Additionally, the influx of dry powder, supported by fundraises at the large-end of the market, as well as new '40 Act vehicles, has intensified competition for large-scale portfolios and those with favorable characteristics, such as minimal unfunded requirements and potential near-term distributions.
Lastly, we have begun to see troughs in venture capital valuations. There may be an attractive risk-reward profile for high-quality portfolios with appropriate levels of concentration and underwritable value drivers, although the bid-ask spread has remained wide.
LP-led market pricing (% of NAV)
Source: Jefferies – Global Secondary Market Review – H1 2024
GP-led transactions continue to evolve
The strength in LP-led activity extended to GP-led transactions, as many GPs continued to use the continuation vehicle (“CV”) market to provide liquidity to LPs in a persistently challenging fundraising market. Total GP-led volume came in at $31bn, representing 43% of total volume and +94% year-over-year growth1.
On the supply side, mid-cap GPs utilized single-asset CVs, which made up 55% of the volume, to retain their top-performing assets for longer. On the other hand, large-cap GPs utilized more multi-asset CVs and liquidity processes (45% of volume) to generate optional liquidity in a scalable manner. Additionally, GP's demonstrated strong alignment with new investors, with 80% of transactions having target GP commitments of 5% or more2.

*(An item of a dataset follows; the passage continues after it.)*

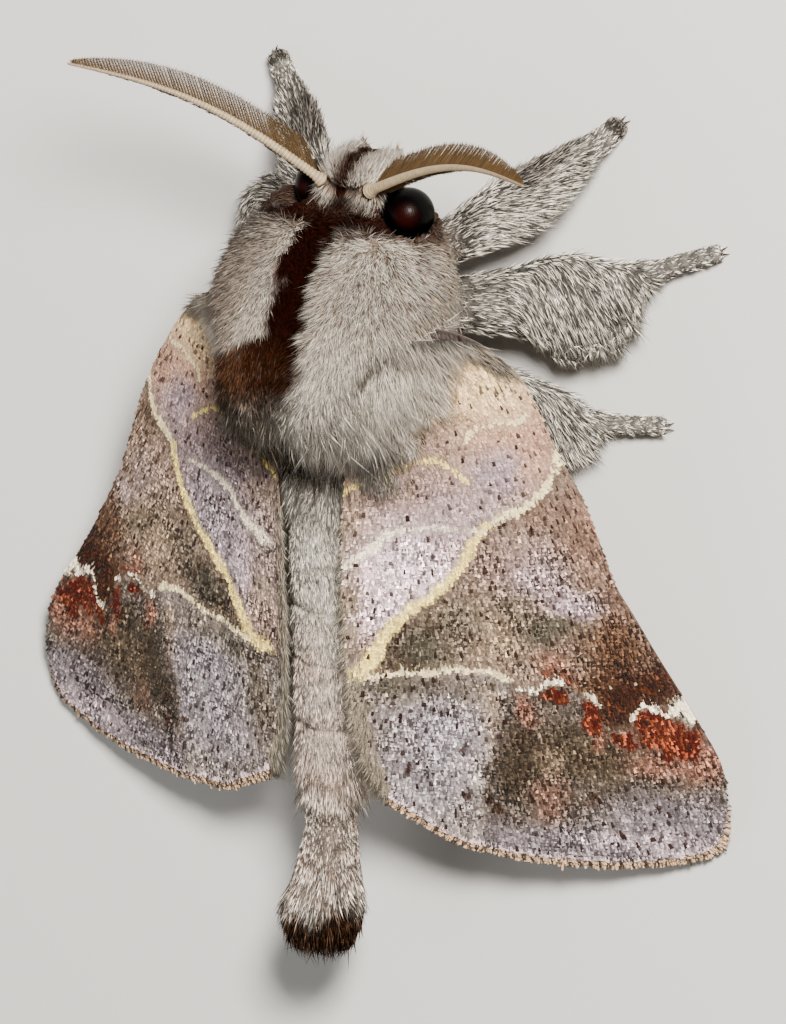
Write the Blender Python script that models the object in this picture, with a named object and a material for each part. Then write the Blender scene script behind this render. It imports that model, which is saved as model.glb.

Attractive opportunities continue to emerge in the mid-sized space, where an increasing number of GPs are pursuing liquidity opportunities under $500mm of size, often featuring more favorable deal and asset characteristics.
On the demand side, pricing remained robust across the board. Single-asset CVs frequently commanded superior pricing (94% of NAV), followed by multi-asset CVs (88%), and tender processes (86%)2. As observed in previous years, the number of market participants in GP-led transactions is increasing, with traditional private equity sponsors and family offices continuing to develop secondary capabilities.
Furthermore, there is a growing buyer preference for technology-focused transactions over healthcare and business services, which had received significant attention in 2023. As capital markets potentially thaw over the next 12 months, CV performance will be closely monitored, particularly regarding exit multiples across various sectors.
Average GP commitment (% of total CV size)
Source PJT Partners H1 2024 Secondary Market Insight, July 2024.
A growing capital base
Following several strong fundraises, the entry of new players, and incremental retail capital, secondary-focused dry powder increased to $189bn, reflecting a +14% growth from year-end 2023. Despite this growing capital base, if the market reaches $140-$150bn of closed transaction volume in 2024, the capital overhang would only represent 1.3-1.4 years. This further underscores the supply-demand imbalance we have alluded to in years past1.
Additionally, according to Evercore, 95% of the dry power available was represented by 52 buyers, with the top 8 buyers comprising 56% of the total. This highlights the proliferation of new entrants with subscale strategies.
The next stage of growth
As we approach the end of the year, we expect the acceleration of deal activity to continue, with the market on track for what could be the highest year on record for closed transaction volume.
From a buyer's perspective, while we are encouraged by signs of easing monetary policy and potential green-shoots in exit activity, we believe these may be offset by a slowdown in top line growth, an unstable political backdrop, and continued public market volatility. These factors together are likely to keep pricing in-line with the first half of the year. In an ever-evolving market, scale, transaction certainty, and an ability to utilize data and technology will remain highly valued.
From a seller's perspective, we believe that many trends will persist as LPs of all types face similar portfolio pressures. Records are likely to be set as larger and more diversified portfolios are transacted upon. Further, new GPs across the private markets landscape will use CVs to provide optional liquidity and catalyze exits, with additional opportunities for growth if traditional capital market solutions (i.e., IPO, M&A, refinancings, etc.) continue to be difficult to access.